Allows for new types of applications
One huge benefit of Hadoop is its ability to be able to analyze huge data sets to quickly spot trends, Lazzaro says. For a major retailer, that could mean scouring Facebook or Twitter user data to learn what scarf colors were in fashion last season, to be able to compare that information with today's hot color trends to help determine what will sell this season.
"It gives you the ability to look back in time to look for opportunities for new sales," Lazzaro says. This plays out at Concurrent when the firm analyzes a commercial or ad for a car dealership. "We can look at the data to see who's watched the commercials; then you might have a targeted sales lead you can leverage to make a sale. You don't always know what you are looking for."
Traditional databases can work for many sorting and analysis needs, but with ultra-large data sets, Hadoop can be a much more efficient way to find things, Lazzaro says. "It's really built for handling that."
For their part, eBay's engineers "like being able to work with unstructured data ... and build new products for eBay quickly," Williams says. Because eBay engineers can access the firm's 300 million listings, historical information and vast amounts of related information, Williams says, "this allows us to understand customers and build experiences they want." It's not really about the structured versus unstructured issue; rather, "it's about our engineers being able to roll up their sleeves and work with our data like never before," he says.

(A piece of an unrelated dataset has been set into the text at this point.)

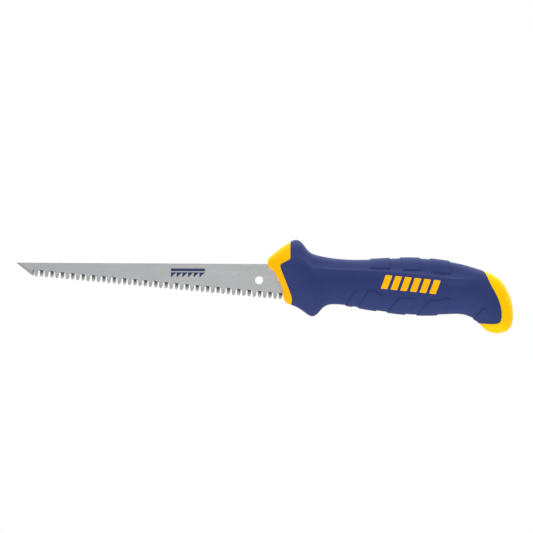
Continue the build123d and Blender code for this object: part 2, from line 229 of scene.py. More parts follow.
# ---------------------------------------------------------------- handle surface

class HandleSurface:
    """The handle's outside as rings of points, from the nose's front to the butt."""

    def __init__(self, grow=0.0, coarseness=1.0):
        self.top = np.array([s[0] for s in SECTIONS])
        self.bottom = np.array([s[1] for s in SECTIONS])
        steps = (np.linalg.norm(np.diff(self.top, axis=0), axis=1)
                 + np.linalg.norm(np.diff(self.bottom, axis=0), axis=1)) / 2
        self.knots = np.concatenate([[0], np.cumsum(steps)])
        self.grow = grow
        self.coarseness = coarseness

    def place_of(self, section):
        """Distance along the handle of a section number, which may be a fraction."""
        return np.interp(section, np.arange(len(self.knots)), self.knots)

    def rows(self, first=0.0, last=None):
        """Distances along the handle of all rows between two section numbers."""
        last = len(self.knots) - 1 if last is None else last
        places = []
        bounds = [start for start, _ in ROW_SPACING] + [len(self.knots) - 1]
        for (start, spacing), end in zip(ROW_SPACING, bounds[1:]):
            low = self.place_of(max(start, first))
            high = self.place_of(min(end, last))
            if high <= low:
                continue
            count = max(2, int(round((high - low) / (spacing * self.coarseness))))
            places += list(np.linspace(low, high, count, endpoint=False))
        return np.array(places + [self.place_of(last)])

    def rings(self, places):
        """Rings of (X, Y, Z) points, one per place along the handle."""
        table = np.array([[*s[0], *s[1], s[2], s[3]] for s in SECTIONS])
        values = natural_spline(self.knots, table, places)
        top, bottom = values[:, 0:2], values[:, 2:4]
        down = bottom - top
        length = np.linalg.norm(down, axis=1, keepdims=True)
        down = down / length
        top = top - down * self.grow
        length = length + 2 * self.grow
        width = values[:, 4:5] + self.grow
        crease_u = values[:, 5:6] * length
        crease_y = CREASE_WIDTH * width
        low, high = CREASE_RISE
        start, end = CREASE_FADE
        rising = (top[:, :1] - low) / (high - low)
        fading = (end - top[:, :1]) / (end - start)
        strength = np.clip(np.minimum(rising, fading), 0, 1)
        slope = SIDE_SLOPE + (FLANK_SLOPE - SIDE_SLOPE) * strength
        flank = np.linspace(0, 1, int(FLANK_COLUMNS / self.coarseness))[None, :]
        upper = np.linspace(0, 1, int(UPPER_SIDE_COLUMNS / self.coarseness))[None, 1:]
        lower = np.linspace(0, 1, int(LOWER_SIDE_COLUMNS / self.coarseness))[None, 1:]
        lead = FLANK_LEAD * crease_u
        middle = length / 2
        rise = UPPER_SIDE_LEAD * (middle - crease_u)
        fall = LOWER_SIDE_LEAD * (length - middle)
        u = np.hstack([
            bezier(0 * length, 0 * length, crease_u - lead, crease_u, flank),
            bezier(crease_u, crease_u + rise, middle - rise, middle, upper),
            bezier(middle, middle + fall, length, length, lower),
        ])
        y = np.hstack([
            bezier(0 * width, TOP_FULLNESS * crease_y, crease_y - lead * slope, crease_y,
                   flank),
            bezier(crease_y, crease_y + rise * SIDE_SLOPE, width, width, upper),
            bezier(width, width, BOTTOM_FULLNESS * width, 0 * width, lower),
        ])
        x = top[:, :1] + down[:, :1] * u
        z = top[:, 1:] + down[:, 1:] * u
        bow = self.bow(u / length) * (1 - smooth(places[:, None] / BOW_REACH))
        x = x + down[:, 1:] * bow
        z = z - down[:, :1] * bow
        left = np.stack([x, -y, z], axis=2)
        right = np.stack([x, y, z], axis=2)[:, -2:0:-1]
        return np.concatenate([left, right], axis=1)

    def bow(self, share):
        """How far the nose's front stands off the straight line between its ends."""
        front = np.array(NOSE_FRONT)
        chord = front[-1] - front[0]
        length = np.linalg.norm(chord)
        along = chord / length
        across = np.array([along[1], -along[0]])
        offset = front - front[0]
        shares = offset @ along / length
        bows = natural_spline(shares, offset @ across, share.ravel())
        return bows.reshape(share.shape)


def ring_normals(rings):
    """Outward directions at the points of these rings."""
    along = np.gradient(rings, axis=0)
    around = (np.roll(rings, -1, axis=1) - np.roll(rings, 1, axis=1)) / 2
    normals = np.cross(around, along)
    lengths = np.linalg.norm(normals, axis=2, keepdims=True)
    return normals / np.maximum(lengths, 1e-9)


# ---------------------------------------------------------------- seams

def rounded_corner(before, corner, after, radius, count=9):
    """Points of a quadratic curve that rounds a corner over about this radius."""
    before, corner, after = (np.array(p, float) for p in (before, corner, after))
    start = corner + (before - corner) / np.linalg.norm(before - corner) * radius
    end = corner + (after - corner) / np.linalg.norm(after - corner) * radius
    t = np.linspace(0, 1, count)[:, None]
    return start * (1 - t) ** 2 + 2 * corner * t * (1 - t) + end * t * t


def nose_seam():
    """Side view of the grip's front end, from above the handle to below it."""
    upper, lower = NOSE_SEAM_CORNERS
    top = (upper[0], REACH)
    curve = curve_through(NOSE_SEAM_CURVE, NOSE_SEAM_POINTS)
    bottom = (NOSE_SEAM_CURVE[-1][0], -REACH)
    return np.vstack([
        [top],
        rounded_corner(top, upper, lower, NOSE_SEAM_RADII[0]),
        rounded_corner(upper, lower, curve[0], NOSE_SEAM_RADII[1]),
        curve,
        [bottom],
    ])


def butt_seam():
    """Side view of the grip's rear end, from above the handle to below it."""
    curve = curve_through(BUTT_SEAM_CURVE, BUTT_SEAM_POINTS)
    return np.vstack([
        [(BUTT_SEAM_CURVE[0][0], REACH)], curve, [(BUTT_SEAM_CURVE[-1][0], -REACH)],
    ])


def distance_to_line(x, z, line):
    """Distance in side view from each point to a polyline."""
    best = np.full(x.shape, 1e9)
    for (ax, az), (bx, bz) in zip(line[:-1], line[1:]):
        dx, dz = bx - ax, bz - az
        t = np.clip(((x - ax) * dx + (z - az) * dz) / (dx * dx + dz * dz), 0, 1)
        best = np.minimum(best, np.hypot(x - ax - t * dx, z - az - t * dz))
    return best


def seam_dip(x, z):
    """How far the skin sinks into the groove along a seam."""
    distance = np.minimum(distance_to_line(x, z, nose_seam()),
                          distance_to_line(x, z, butt_seam()))
    return -SEAM_DIP * np.exp(-(distance / SEAM_DIP_WIDTH) ** 2)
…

In the last year, eBay has done "some really amazing things with Hadoop, including improvements in merchandising, buyer experience and how customers use the site," Williams says.
During the year, for instance, eBay staffers can see when customers start typing in Halloween queries and Christmas queries. "With that I can tell you the kinds of things people are looking for. We didn't comprehend this use of the data five years ago -- not at all."
Be careful out there
As good as Hadoop is, there are some cautions. First, "don't commit to or standardize on one vendor quite yet," because it's such a "turbulent" space right now, Forrester's Kobielus suggests. "The vendors are all continuing to rapidly evolve." On the other hand, that does create a "vibrant ecosystem," he says.
Marcus Collins, an analyst at Gartner, says it's up to the enterprise to get the expertise needed to get the most out of Hadoop. "It's asking for a level of analytics capabilities that many companies don't have today," he says. "You need to train your staff and invest in analytics, and that will put you in the best position to exploit this technology."
Another key consideration: Most shops will need to hire Hadoop specialists, who are in short supply, or will need to train in-house staffers. "It's not trivial to use," eBay's Williams says. "So we've put a lot of training in place so our engineers know how to use Hadoop and can write code. You're going to have to invest in your developers and program manager so they can become proficient users. Don't underestimate that."
Also be prepared for an organizational learning curve in terms of relying on an open-source system for a mission-critical application. Using it for a few under-the-radar kinds of projects is one thing, but it's another entirely to develop a massive system for all the world to see. Best be prepared to educate your management about the benefits of open source.
Another tip from Collins is to stay "intimately involved" with the project to make sure it goes as planned. "Don't just give your problems to your Hadoop vendor," he says. At the end of the day, "you're going to be running it."